Background: To enhance the accuracy of clinical diagnosis for Alzheimer's disease (AD), pre-mortem biomarkers have become increasingly important for diagnosis and for participant recruitment in disease-specific treatment trials. Cerebrospinal fluid (CSF) biomarkers provide a low-cost alternative to positron emission tomography (PET) imaging for in vivo quantification of different AD pathological hallmarks in the brains of affected subjects; however, consensus around the best platform, most informative biomarker and correlations across different methodologies are controversial.
Objective: Assessing levels of Aβ-amyloid and tau species determined using three different versions of immunoassays, the current study explored the ability of CSF biomarkers to predict PET Aβ-amyloid (32 Aβ-amyloid-and 45 Aβ-amyloid+), as well as concordance between CSF biomarker levels and PET Aβ-amyloid imaging.
Methods: Prediction and concordance analyses were performed using a sub-cohort of 77 individuals (48 healthy controls, 15 with mild cognitive impairment, and 14 with AD) from the Australian Imaging Biomarker and Lifestyle study of aging.
Results: Across all three platforms, the T-tau/Aβ42 ratio biomarker had modestly higher correlation with SUVR/BeCKeT (ρ= 0.69-0.8) as compared with Aβ42 alone (ρ= 0.66-0.75).
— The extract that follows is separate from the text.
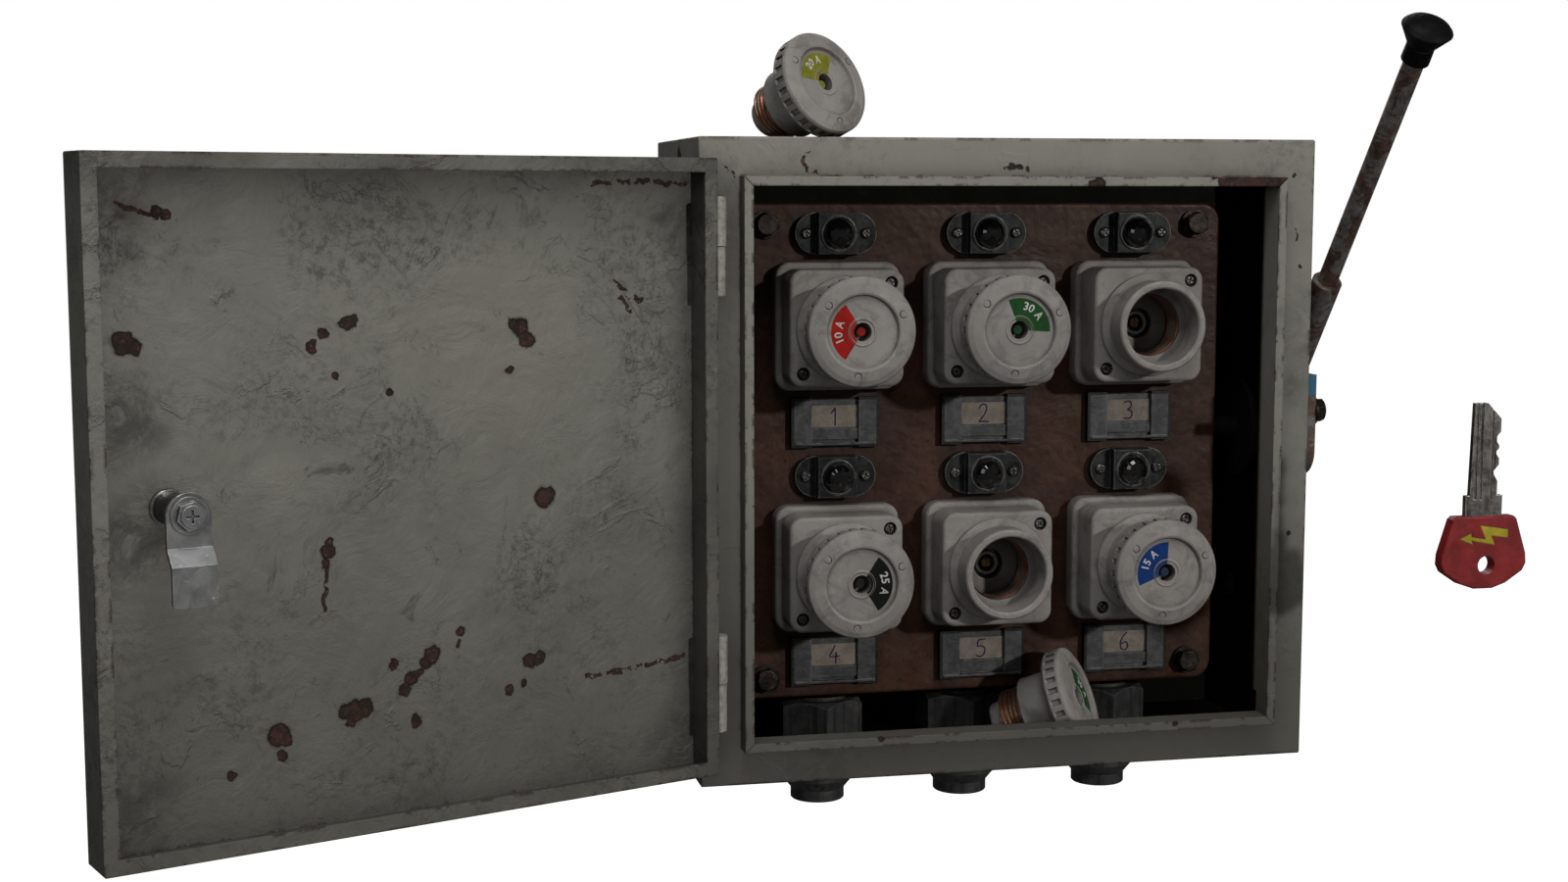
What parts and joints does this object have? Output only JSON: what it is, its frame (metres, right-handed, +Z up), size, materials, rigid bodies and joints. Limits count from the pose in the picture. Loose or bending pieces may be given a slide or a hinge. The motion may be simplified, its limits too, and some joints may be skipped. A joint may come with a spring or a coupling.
{
  "type": "fuse box panel",
  "caption": "Wall cabinet with a hinged lockable door, screw-in fuses in ceramic sockets with lamps and labels on an insulating panel, a side switch lever and cable glands.",
  "frame": {"origin": "centre of the cabinet's back (wall) face, which is the centre of the wall-bolt pattern", "axes": "+Y points into the wall, +Z up, +X to the right seen from the front; the door side faces -Y"},
  "size_m": [0.6219, 0.2319, 0.3847],
  "materials": {
    "cabinet_paint": "aged grey-green enamel with chips, grime and rust",
    "panel_board": "red-brown hammered insulating board, slight gloss",
    "ceramic_body": "worn off-white ceramic with grey stains",
    "cartridge_body": "off-white ceramic with a dark steel end contact",
    "copper_thread": "copper with green tarnish in the grooves",
    "contact_brass": "dull brass",
    "zinc_steel": "bright zinc plate with fine scratches",
    "old_steel": "dark tarnished steel",
    "rusty_steel": "heavily rusted steel with traces of grey paint",
    "plate_steel": "grey plate with a band of blue paint and rust",
    "knob_black": "black moulded knob, satin",
    "lamp_black": "black moulding, semi-gloss",
    "lamp_glass": "dark domed lens",
    "label_metal": "dark grey textured frame",
    "label_paper": "aged buff card",
    "gland_grey": "dark grey moulding",
    "key_red": "red moulded bow with a yellow arrow mark",
    "key_steel": "worn steel blade"
  },
  "bodies": {
    "cabinet_assembly": {"bolt_washers": "old_steel", "cabinet": "cabinet_paint", "centre_contacts": "contact_brass", "cover_screws": "old_steel", "gland_bodies": "gland_grey", "gland_nuts": "gland_grey", "hex_bolts": "old_steel", "hinge_frame_halves": "cabinet_paint", "label_cards": "label_paper", "label_frames": "label_metal", "lamp_bodies": "lamp_black", "lamp_lenses": "lamp_glass", "lamp_screws": "old_steel", "lever_plate": "plate_steel", "mounting_panel": "panel_board", "panel_standoffs": "old_steel", "socket_base_1": "ceramic_body", "socket_base_2": "ceramic_body", "socket_base_3": "ceramic_body", "socket_base_4": "ceramic_body", "socket_base_5": "ceramic_body", "socket_base_6": "ceramic_body", "socket_cover_1": "ceramic_body", "socket_cover_2": "ceramic_body", "socket_cover_3": "ceramic_body", "socket_cover_4": "ceramic_body", "socket_cover_5": "ceramic_body", "socket_cover_6": "ceramic_body", "socket_shells": "copper_thread"},
    "door": {"door_pan": "cabinet_paint", "hinge_door_halves": "cabinet_paint", "lock_housing": "zinc_steel", "lock_nut": "zinc_steel"},
    "cam_lock": {"lock_plug": "zinc_steel", "lock_cam": "zinc_steel", "cam_screw": "zinc_steel"},
    "lever": {"lever_shaft": "rusty_steel", "lever_socket": "rusty_steel", "lever_rod": "rusty_steel", "lever_knob": "knob_black"},
    "loose_key": {"key_bow": "key_red", "key_blade": "key_steel"},
    "loose_fuse_on_top": {"fuse_cap_on_top": "ceramic_body", "fuse_thread_on_top": "copper_thread", "fuse_cartridge_on_top": "cartridge_body"},
    "loose_fuse_on_floor": {"fuse_cap_on_floor": "ceramic_body", "fuse_thread_on_floor": "copper_thread", "fuse_cartridge_on_floor": "cartridge_body"},
    "fuse_1_cartridge": {"fuse_cartridge_1": "cartridge_body"},
    "fuse_1_cap": {"fuse_cap_1": "ceramic_body", "fuse_thread_1": "copper_thread"},
    "fuse_2_cartridge": {"fuse_cartridge_2": "cartridge_body"},
    "fuse_2_cap": {"fuse_cap_2": "ceramic_body", "fuse_thread_2": "copper_thread"},
    "fuse_4_cartridge": {"fuse_cartridge_4": "cartridge_body"},
    "fuse_4_cap": {"fuse_cap_4": "ceramic_body", "fuse_thread_4": "copper_thread"},
    "fuse_6_cartridge": {"fuse_cartridge_6": "cartridge_body"},
    "fuse_6_cap": {"fuse_cap_6": "ceramic_body", "fuse_thread_6": "copper_thread"}
  },
  "joints": [
    {"name": "door_hinge", "type": "hinge", "parent": "cabinet_assembly", "child": "door", "pos_m": [-0.14334, -0.1228, 0], "axis": [0, 0, 1], "range_deg": [0, 158.87]},
    {"name": "lock_turn", "type": "hinge", "parent": "door", "child": "cam_lock", "pos_m": [-0.37052, -0.22164, 0], "axis": [-0.3605, 0.9328, 0], "range_deg": [0, 90]},
    {"name": "lever_swing", "type": "hinge", "parent": "cabinet_assembly", "child": "lever", "pos_m": [0.1625, -0.045, 0.005], "axis": [1, 0, 0], "range_deg": [-40, 26]},
    {"name": "key_lift_off", "type": "slide", "parent": "cabinet_assembly", "child": "loose_key", "axis": [0, -1, 0], "range_m": [0, 0.05]},
    {"name": "top_fuse_lift_off", "type": "slide", "parent": "cabinet_assembly", "child": "loose_fuse_on_top", "axis": [0, 0, 1], "range_m": [0, 0.06]},
    {"name": "floor_fuse_lift_out", "type": "slide", "parent": "cabinet_assembly", "child": "loose_fuse_on_floor", "axis": [0, -0.1908, 0.9816], "range_m": [0, 0.005]},
    {"name": "fuse_1_out", "type": "slide", "parent": "cabinet_assembly", "child": "fuse_1_cartridge", "axis": [0, -1, 0], "range_m": [0, 0.0115]},
    {"name": "fuse_1_unscrew", "type": "hinge", "parent": "fuse_1_cartridge", "child": "fuse_1_cap", "pos_m": [-0.07466, -0.11, 0.0611], "axis": [0, -1, 0], "range_deg": [0, 1800]},
    {"name": "fuse_2_out", "type": "slide", "parent": "cabinet_assembly", "child": "fuse_2_cartridge", "axis": [0, -1, 0], "range_m": [0, 0.0115]},
    {"name": "fuse_2_unscrew", "type": "hinge", "parent": "fuse_2_cartridge", "child": "fuse_2_cap", "pos_m": [0.0008, -0.11, 0.0611], "axis": [0, -1, 0], "range_deg": [0, 1800]},
    {"name": "fuse_4_out", "type": "slide", "parent": "cabinet_assembly", "child": "fuse_4_cartridge", "axis": [0, -1, 0], "range_m": [0, 0.0115]},
    {"name": "fuse_4_unscrew", "type": "hinge", "parent": "fuse_4_cartridge", "child": "fuse_4_cap", "pos_m": [-0.07466, -0.11, -0.0563], "axis": [0, -1, 0], "range_deg": [0, 1800]},
    {"name": "fuse_6_out", "type": "slide", "parent": "cabinet_assembly", "child": "fuse_6_cartridge", "axis": [0, -1, 0], "range_m": [0, 0.0115]},
    {"name": "fuse_6_unscrew", "type": "hinge", "parent": "fuse_6_cartridge", "child": "fuse_6_cap", "pos_m": [0.07626, -0.11, -0.0563], "axis": [0, -1, 0], "range_deg": [0, 1800]}
  ],
  "couplings": [
    {"joint": "fuse_1_out", "follows": "fuse_1_unscrew", "m_per_rad": 0.00036606},
    {"joint": "fuse_2_out", "follows": "fuse_2_unscrew", "m_per_rad": 0.00036606},
    {"joint": "fuse_4_out", "follows": "fuse_4_unscrew", "m_per_rad": 0.00036606},
    {"joint": "fuse_6_out", "follows": "fuse_6_unscrew", "m_per_rad": 0.00036606}
  ]
}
Differences in CSF biomarker levels between the PET Aβ-amyloid-and Aβ-amyloid+ groups were strongest for the Aβ42/Aβ40 and T-tau/Aβ42 ratios (p < 0.0001); however, comparison of predictive models for PET Aβ-amyloid showed no difference between Aβ42 alone and the T-tau/Aβ42 ratio.
Conclusion: This study confirms strong concordance between CSF biomarkers and PET Aβ-amyloid status is independent of immunoassay platform, supporting their utility as biomarkers in clinical practice for the diagnosis of AD and for participant enrichment in clinical trials.
Keywords: Amyloid; PET; biomarker; cerebrospinal fluid; concordance.